• Exercise directions: Copy, without any alteration, the lines from the one that includes "the module's tail." up to and including the one that includes "Reconstruct the object".

• Data extract:

_ _ _ _ _

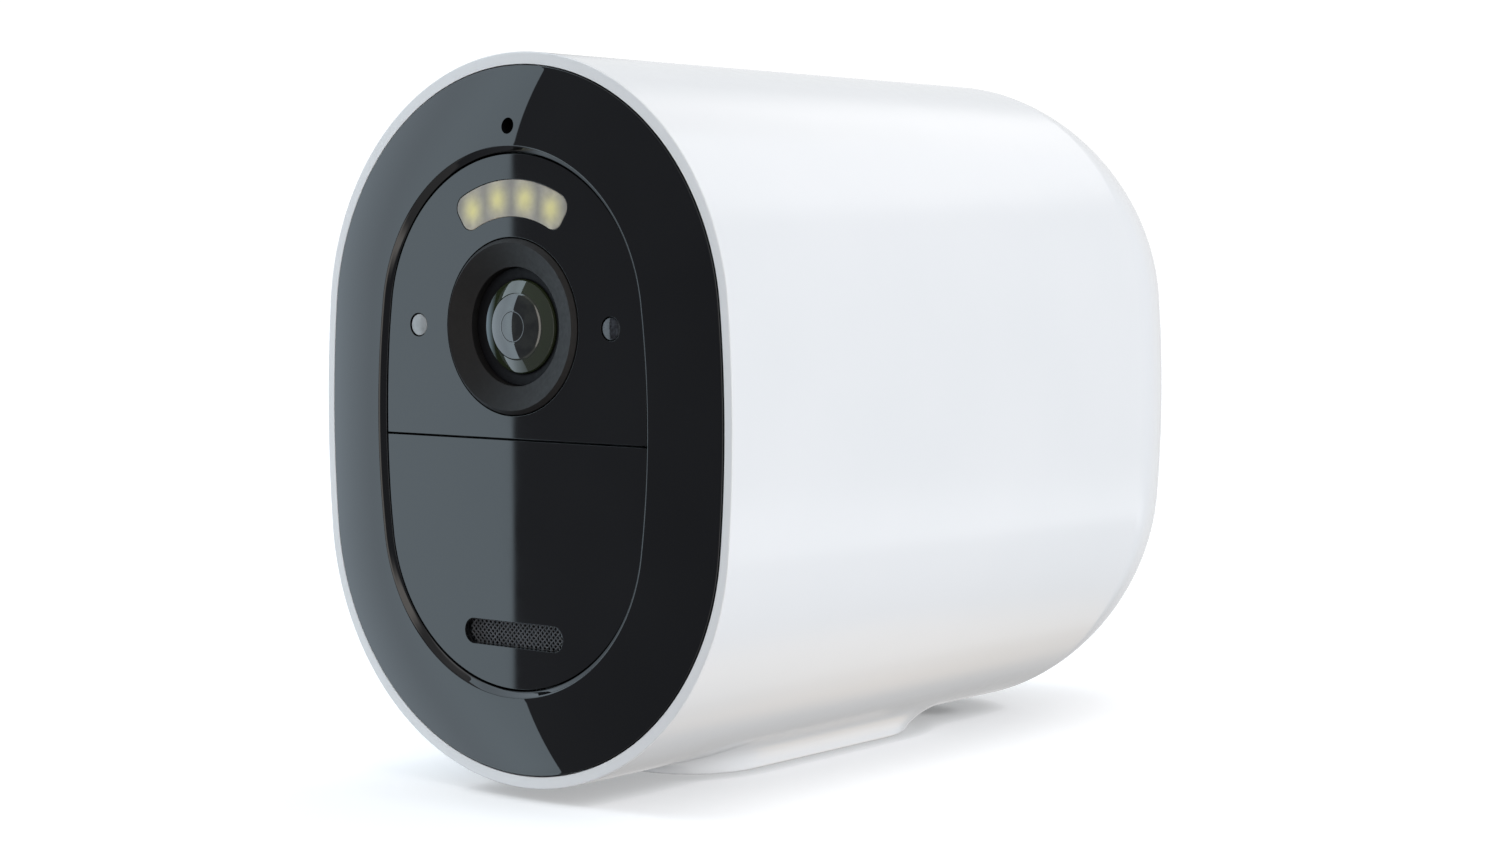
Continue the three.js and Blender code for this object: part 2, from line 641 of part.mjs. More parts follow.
function makeMainBoard() {
  return cut(
    ovalPlate(MAIN_BOARD, MAIN_BOARD.y),
    block([-30, 30], [23, 27], [MAIN_BOARD.halfHeight, 40]),
    block([-30, 30], [23, 27], [-40, -MAIN_BOARD.halfHeight]),
  );
}

function makeProcessorShield() {
  return block([-9, 9], [20.9, 23.85], [-12, 8]);
}

function makeModem() {
  return block([-15, 1], [25.65, 28], [0, 22]);
}

// A card socket on the back of the board, open towards +X.
function makeSocket([x0, x1], [y0, y1], [z0, z1], slotY, slotZ) {
  return cut(block([x0, x1], [y0, y1], [z0, z1]), block([x0 + 1.2, x1 + 1], slotY, slotZ));
}

function makeSimCard() {
  return block([7.3, 19.6], [26.2, 26.87], [7.1, 15.9]);
}

function makeMemoryCard() {
  return block([4.6, 19.6], [26.3, 27.3], [-8.2, 2.8]);
}

function makeSyncSwitch() {
  return block([12, 16.9], [25.65, 29.4], [-18, -13]);
}

function makeSyncButton() {
  const stem = rod('x', SYNC.stem, [17.8, 18.8], [SYNC.y, SYNC.z], 16);
  return join(stem, rod('x', SYNC.head, [18.6, 21.5], [SYNC.y, SYNC.z], 20));
}

function makeModemAntenna() {
  return block([-8, 8], [9, 22], [25.4, 26.2]);
}

function makeWifiAntenna() {
  return block([-19.2, -18.4], [10, 22], [-8, 10]);
}

function makeContactBlock() {
  const housing = block([-9, 9], [41.8, 44.2], [-22, -16]);
  const blades = [-6, -2, 2, 6].map((x) => block([x - 0.7, x + 0.7], [44, 45.6], [-20.5, -17.5]));
  return join(housing, ...blades);
}

function makeContactPlate() {
  return block([-6, 6], [53, 59], [-32.1, -31.15]);
}

// ---------------------------------------------------------------- the battery and its catch
function makeBattery() {
  const [front, shoulder, rear] = BATTERY_Y;
  const loops = [ovalLoop(grown(BATTERY, -0.8), front), ovalLoop(BATTERY, front + 0.8)];
  const steps = 4;
  for (let i = 0; i <= steps; i += 1) {
    const angle = (Math.PI / 2) * (i / steps);
    const inset = 7.4 * (1 - Math.cos(angle));
    loops.push(ovalLoop(grown(BATTERY, -inset), shoulder + (rear - shoulder) * Math.sin(angle)));
  }
  const notch = new THREE.Shape();
  notch.moveTo(75.5, 30);
  notch.lineTo(78.1, 27.4);
  notch.lineTo(81, 27.4);
  notch.lineTo(81, 30);
  const geometry = new THREE.ExtrudeGeometry(notch, { depth: 7, bevelEnabled: false });
  geometry.rotateX(Math.PI / 2);
  geometry.rotateZ(Math.PI / 2);
  geometry.translate(-3.5, 0, 0);
  return cut(skin(loops), solid(geometry));
}

function makeBatteryCatch() {
  const bar = block([-5, 5], [70.5, 81.4], [31.3, 32.8]);
  const profile = new THREE.Shape();
  profile.moveTo(76.1, 31.5);
  profile.lineTo(76.1, 30);
  profile.lineTo(78.3, 27.8);
  profile.lineTo(79.6, 27.8);
  profile.lineTo(79.6, 31.5);
  const geometry = new THREE.ExtrudeGeometry(profile, { depth: 6, bevelEnabled: false });
  geometry.rotateX(Math.PI / 2);
  geometry.rotateZ(Math.PI / 2);
  geometry.translate(-3, 0, 0);
  return cut(join(bar, solid(geometry)), rod('z', CATCH_POST.hole, [30, 34], [0, CATCH_POST.y], 16));
}

// ---------------------------------------------------------------- colours
const FINISHES = {
  whiteGloss: ['#eef0f3', 0.22, 0],
  blackGloss: ['#0b0c0e', 0.08, 0],
  blackMatt: ['#17181a', 0.55, 0],
  greyPlastic: ['#4a4d52', 0.6, 0],
  rubber: ['#1b1b1c', 0.85, 0],
  glass: ['#1c2a33', 0.03, 0],
  diffuser: ['#d8d3c0', 0.45, 0],
  led: ['#f0e2a4', 0.4, 0],
  board: ['#1f5a3a', 0.5, 0],
  metal: ['#b9bcc0', 0.3, 1],
  brass: ['#c9a24a', 0.3, 1],
  card: ['#23262b', 0.5, 0],
  battery: ['#2c2e32', 0.55, 0],
};

const camera = new THREE.Group();
camera.position.set(0, GROUP_Y, GROUP_Z);

function add(name, finish, body) {
  const [color, roughness, metalness] = FINISHES[finish];
  const material = new THREE.MeshStandardMaterial({ color, roughness, metalness });
  const mesh = new THREE.Mesh(geometryOf(body), material);
  mesh.name = name;
  camera.add(mesh);
}

// The sleeve, fixed to a mount.
add('housing_shell', 'whiteGloss', makeSleeve());
add('tripod_insert', 'brass', makeTripodInsert());
add('charge_port', 'blackMatt', makeChargePort());
add('charge_pin_left', 'brass', makeChargePin(-1));
add('charge_pin_right', 'brass', makeChargePin(1));
add('latch_pin', 'metal', makeLatchPin());
add('latch_spring', 'metal', makeLatchSpring());
add('latch_button', 'greyPlastic', makeLatchButton());
add('latch_lever', 'greyPlastic', makeLatchLever());

// The camera module, which slides out of the sleeve.
add('front_bezel', 'blackGloss', makeBezel());
add('lens_panel', 'blackGloss', makeLensPanel());
add('motion_panel', 'blackGloss', makeMotionPanel());
add('panel_carrier', 'blackMatt', makeCarrier());
add('module_seal', 'rubber', makeSeal());
add('chassis', 'blackMatt', makeChassis());
forCorners((x, z) => [x, z]).forEach(([x, z], i) => {
  add(`bezel_screw_${i + 1}`, 'metal', makeFasciaScrew(x, z));
});
add('lens_trim', 'blackMatt', makeLensTrim());
add('lens_retainer', 'blackMatt', makeLensRetainer());
add('lens_front_element', 'glass', makeFrontElement());
add('lens_barrel', 'blackMatt', makeLensBarrel());
add('lens_rear_element', 'glass', makeRearElement());
add('lens_mount', 'blackMatt', makeLensMount());
add('ir_cut_filter', 'glass', makeCutFilter());
add('ir_cut_coil', 'brass', makeFilterCoil());
add('image_sensor', 'card', makeImageSensor());
add('sensor_board', 'board', makeSensorBoard());
add('spotlight_window', 'diffuser', makeSpotWindow());
SPOT_LED_ANGLES.forEach((degrees, i) => {
  add(`spotlight_led_${i + 1}`, 'led', makeSpotLed(degrees));
});
add('status_window', 'diffuser', makeSideWindow(-1));
add('status_led', 'led', makeStatusLed());
add('ir_window', 'glass', makeSideWindow(1));
add('ir_led', 'glass', makeNightLed());
add('front_board', 'board', makeFrontBoard());
add('microphone', 'metal', makeMicrophone());
add('speaker_mesh', 'blackMatt', makeSpeakerMesh());
add('speaker_driver', 'blackMatt', makeSpeakerDriver());
add('motion_sensor', 'metal', makeMotionSensor());
add('motion_sensor_board', 'board', makeMotionBoard());
add('main_board', 'board', makeMainBoard());
add('processor_shield', 'metal', makeProcessorShield());
add('cellular_modem', 'metal', makeModem());
const simSocket = makeSocket([5, 17.9], [25.65, 27.5], [6.3, 16.7], [26, 27.07], [6.9, 16.1]);
add('sim_socket', 'metal', simSocket);
const memorySocket = makeSocket([2.5, 17.9], [25.65, 28], [-9.3, 3.9], [26.1, 27.5], [-8.4, 3]);
add('memory_card_socket', 'metal', memorySocket);
add('sim_card', 'card', makeSimCard());
add('memory_card', 'card', makeMemoryCard());
add('sync_switch', 'metal', makeSyncSwitch());
add('sync_button', 'greyPlastic', makeSyncButton());
add('cellular_antenna', 'brass', makeModemAntenna());
add('wifi_antenna', 'brass', makeWifiAntenna());
add('battery_contact_block', 'blackMatt', makeContactBlock());
add('charge_contact_plate', 'brass', makeContactPlate());

// The battery in the module's tail.
add('battery_pack', 'battery', makeBattery());
add('battery_catch', 'greyPlastic', makeBatteryCatch());

export default camera;
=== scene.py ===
import math

import bmesh
import bpy
import numpy as np
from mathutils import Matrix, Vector
from mathutils.geometry import tessellate_polygon


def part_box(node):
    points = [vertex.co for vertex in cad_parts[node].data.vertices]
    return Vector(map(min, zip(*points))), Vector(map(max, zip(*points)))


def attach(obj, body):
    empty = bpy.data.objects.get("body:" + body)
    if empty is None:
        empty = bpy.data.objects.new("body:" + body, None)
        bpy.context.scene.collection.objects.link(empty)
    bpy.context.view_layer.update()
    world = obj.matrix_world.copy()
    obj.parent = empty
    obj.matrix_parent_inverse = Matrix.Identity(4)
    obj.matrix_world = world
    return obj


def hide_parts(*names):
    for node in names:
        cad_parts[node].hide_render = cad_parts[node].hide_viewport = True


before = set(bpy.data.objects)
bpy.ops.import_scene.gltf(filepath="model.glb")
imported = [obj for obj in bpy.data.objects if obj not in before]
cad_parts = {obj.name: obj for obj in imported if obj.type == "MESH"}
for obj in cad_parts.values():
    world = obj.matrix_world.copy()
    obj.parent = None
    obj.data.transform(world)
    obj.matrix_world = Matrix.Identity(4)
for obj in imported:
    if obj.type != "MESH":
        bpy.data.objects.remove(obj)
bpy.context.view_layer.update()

# The looks of a floodlight security camera on its CAD model.
# Shapes are worked out in design millimetres: X right seen from the front, Y into the depth,
# Z up, zero at the middle of the front bezel. place() brings them into the row frame, in metres.

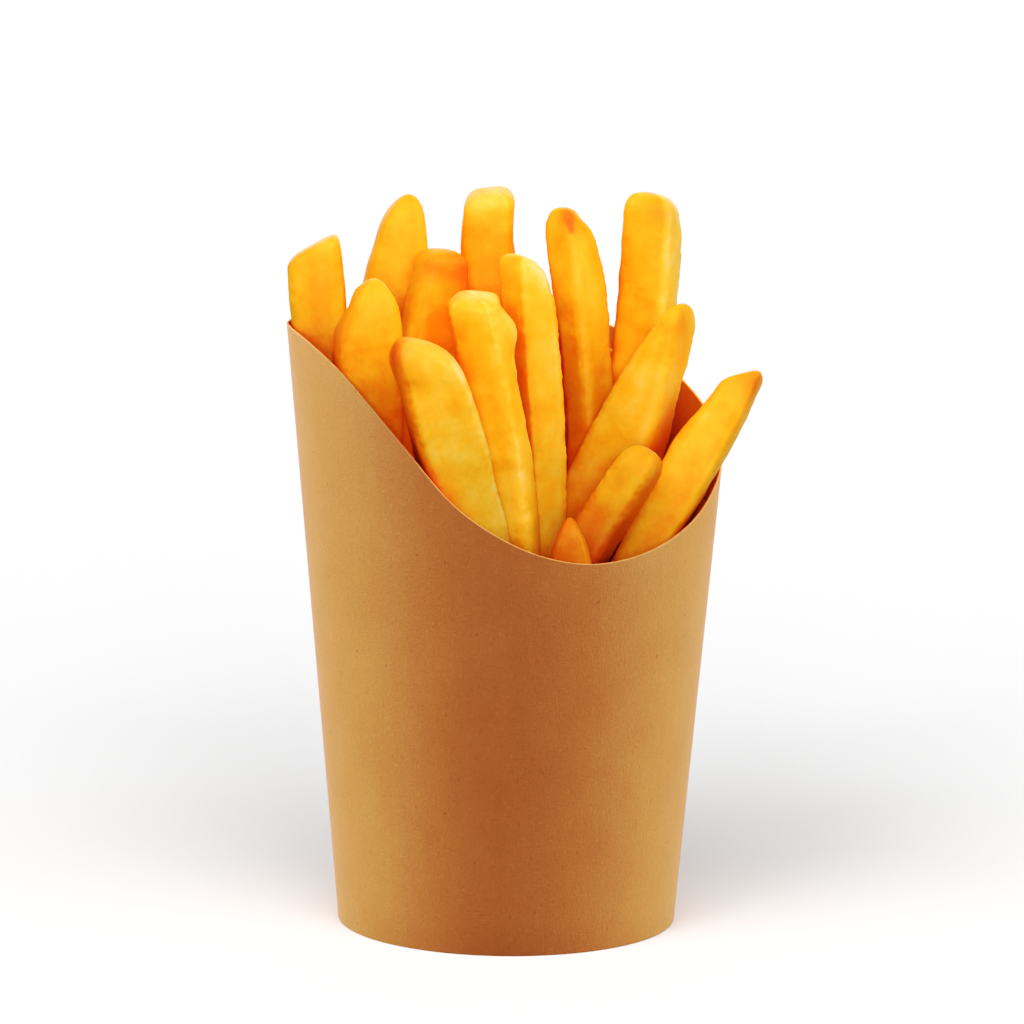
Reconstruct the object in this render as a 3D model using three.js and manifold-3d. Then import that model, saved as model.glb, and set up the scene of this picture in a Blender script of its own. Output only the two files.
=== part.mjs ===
// French fries in a scoop cup: a kraft-board cup with a scooped rim, its recessed bottom disc and
// the heap of thick-cut fries that stands in it.
// Millimetres, +Z up. The cup stands on z = 0, and the scoop of its rim opens towards -Y and +X.
import * as THREE from "three";
import { mergeVertices } from "three/addons/utils/BufferGeometryUtils.js";
import Module from "manifold-3d";

const wasm = await Module();
wasm.setup();

// ---- driving dimensions of the cup ----------------------------------------------------------
const BOARD = 0.5; // thickness of the kraft board
const CUP_HEIGHT = 124; // from the floor to the crest of the rim
const TOP_RADIUS = 46; // outside of the wall, level with the crest
const BASE_RADIUS = 35; // outside of the wall, on the floor
const HEM_HEIGHT = 7.5; // the wall's lower edge is folded in and up this far, round the skirt
const GAP = 0.3; // clear air between pieces that touch on the real cup
const LAP_WIDTH = 9; // the wall's ends are glued over each other along this strip
const LAP_ANGLE = 172; // where the middle of that strip lies, in degrees from the front
const LAP_SUNK = 0.3; // the strip's back is sunk this far into the wall it is joined to
const CUP_SEGMENTS = 90;
const SLOPE = (TOP_RADIUS - BASE_RADIUS) / CUP_HEIGHT;

// The rim's height round the cup: [degrees from the front, towards +X, millimetres].
// The lowest point faces a little to the right, and the crest runs round the left and the back.
const RIM = [
  [-160, 124], [-95, 124], [-75, 123.5], [-60, 121.1], [-45, 115], [-30, 104.3], [-15, 92],
  [0, 84.6], [13, 81.1], [26, 80.1], [42, 81.9], [59, 86.3], [74, 91.8], [92, 98],
  [112, 105.2], [130, 112], [150, 119.8], [170, 123.7], [200, 124],
];

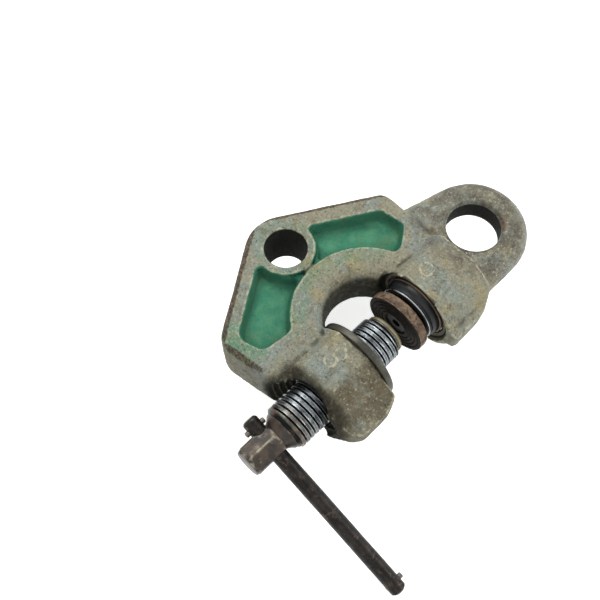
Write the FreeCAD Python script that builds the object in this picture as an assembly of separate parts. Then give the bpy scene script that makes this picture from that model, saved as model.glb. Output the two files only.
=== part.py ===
"""Screw clamp for lifting: forged C-frame with a lifting eye, a clamping screw
turned by a sliding bar, and a swivelling serrated jaw pad.

Millimetres.  The origin is the centre of the lifting eye.  X runs along the
clamping screw, from the handle (-X) to the jaw (+X).  The mouth of the C opens
towards -Y, and Z is the thickness of the forging, with the parting line at Z = 0.
"""
import FreeCAD, Part
import math
import os

V = FreeCAD.Vector
X_AXIS = V(1, 0, 0)
Z_AXIS = V(0, 0, 1)

# --- driving dimensions -------------------------------------------------------
SCREW_Y = -8.7            # the screw axis passes this far from the eye's centre
PLATE_HALF = 18.0         # half thickness of the I-shaped frame rim
WEB_HALF = 8.0            # half thickness of the web at the floor of the pockets
PLATE_EDGE = 5.0          # rounding of the rim's outer edges
BOSS_HALF = 24.0          # half height of the two bosses

EYE_HOLE_R = 17.5
EYE_HOLE_ROUND = 4.5      # rounding of the hole's rims
EYE_OUTER_R = 35.0
EYE_HALF = 10.5           # half thickness of the eye and its neck
EYE_ROUND = 9.2           # rounding of the eye's outer edges
NECK_ROOT = V(-26.0, 43.0, 0)   # the neck leaves the side of the plate here
NECK_FILLET = 8.0

PULL_HOLE = V(-99.3, 69.4, 0)
PULL_HOLE_R = 13.0
COLLAR_R = 18.8
CORNER_R = 25.5           # outer corner, concentric with the pulling hole

THROAT = V(-96.5, 3, 0)   # centre of the C's round back
THROAT_R = 25.0
THROAT_ROUND = 11.0       # the rim rolls over into the throat with this radius
C_RIM_R = 46.0            # edge between the C rim and the pockets
SADDLE_FLOOR = 14.0       # low bridge between the pockets, beside the collar
THROAT_JAW_Y = 16.0       # the throat keeps this clear beside the pad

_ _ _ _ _

• Output below:
// The battery in the module's tail.
add('battery_pack', 'battery', makeBattery());
add('battery_catch', 'greyPlastic', makeBatteryCatch());

export default camera;
=== scene.py ===
import math

import bmesh
import bpy
import numpy as np
from mathutils import Matrix, Vector
from mathutils.geometry import tessellate_polygon


def part_box(node):
    points = [vertex.co for vertex in cad_parts[node].data.vertices]
    return Vector(map(min, zip(*points))), Vector(map(max, zip(*points)))


def attach(obj, body):
    empty = bpy.data.objects.get("body:" + body)
    if empty is None:
        empty = bpy.data.objects.new("body:" + body, None)
        bpy.context.scene.collection.objects.link(empty)
    bpy.context.view_layer.update()
    world = obj.matrix_world.copy()
    obj.parent = empty
    obj.matrix_parent_inverse = Matrix.Identity(4)
    obj.matrix_world = world
    return obj


def hide_parts(*names):
    for node in names:
        cad_parts[node].hide_render = cad_parts[node].hide_viewport = True


before = set(bpy.data.objects)
bpy.ops.import_scene.gltf(filepath="model.glb")
imported = [obj for obj in bpy.data.objects if obj not in before]
cad_parts = {obj.name: obj for obj in imported if obj.type == "MESH"}
for obj in cad_parts.values():
    world = obj.matrix_world.copy()
    obj.parent = None
    obj.data.transform(world)
    obj.matrix_world = Matrix.Identity(4)
for obj in imported:
    if obj.type != "MESH":
        bpy.data.objects.remove(obj)
bpy.context.view_layer.update()

# The looks of a floodlight security camera on its CAD model.
# Shapes are worked out in design millimetres: X right seen from the front, Y into the depth,
# Z up, zero at the middle of the front bezel. place() brings them into the row frame, in metres.

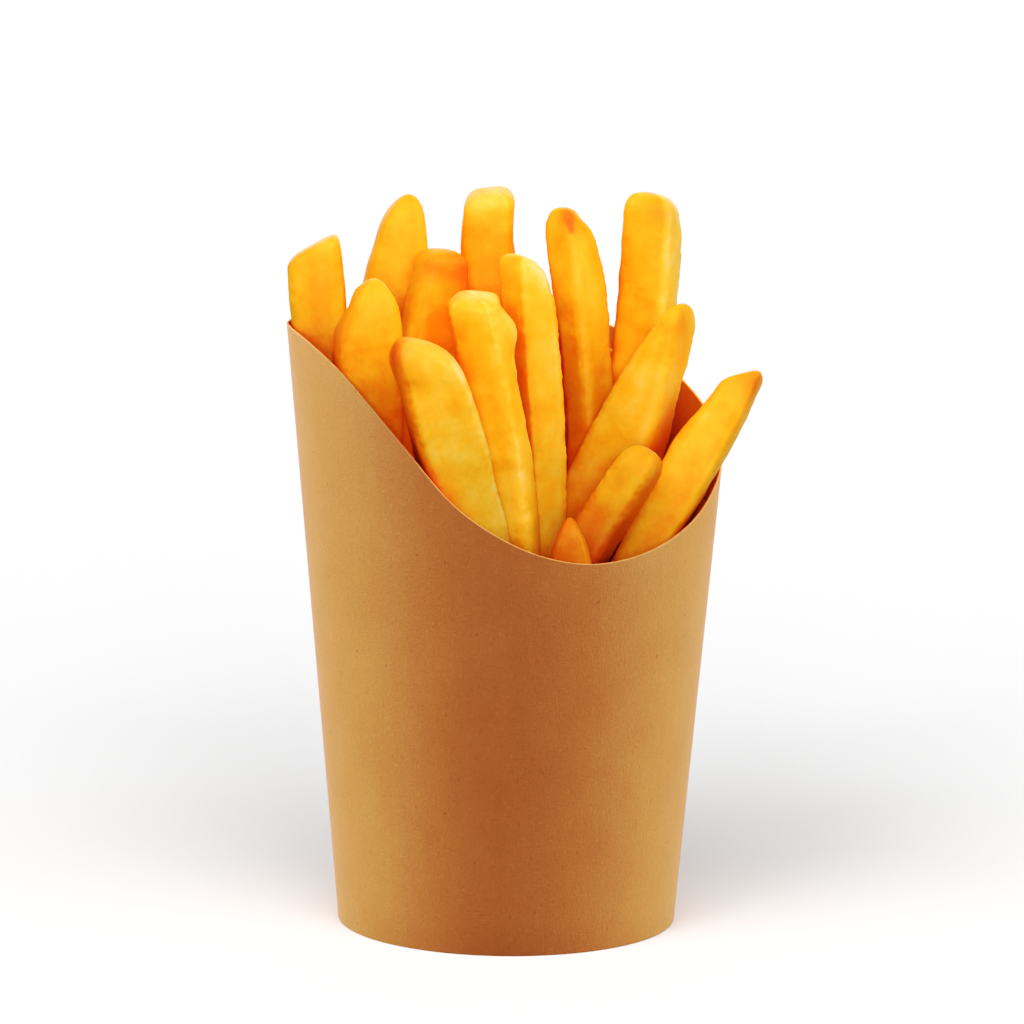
Reconstruct the object in this render as a 3D model using three.js and manifold-3d. Then import that model, saved as model.glb, and set up the scene of this picture in a Blender script of its own. Output only the two files.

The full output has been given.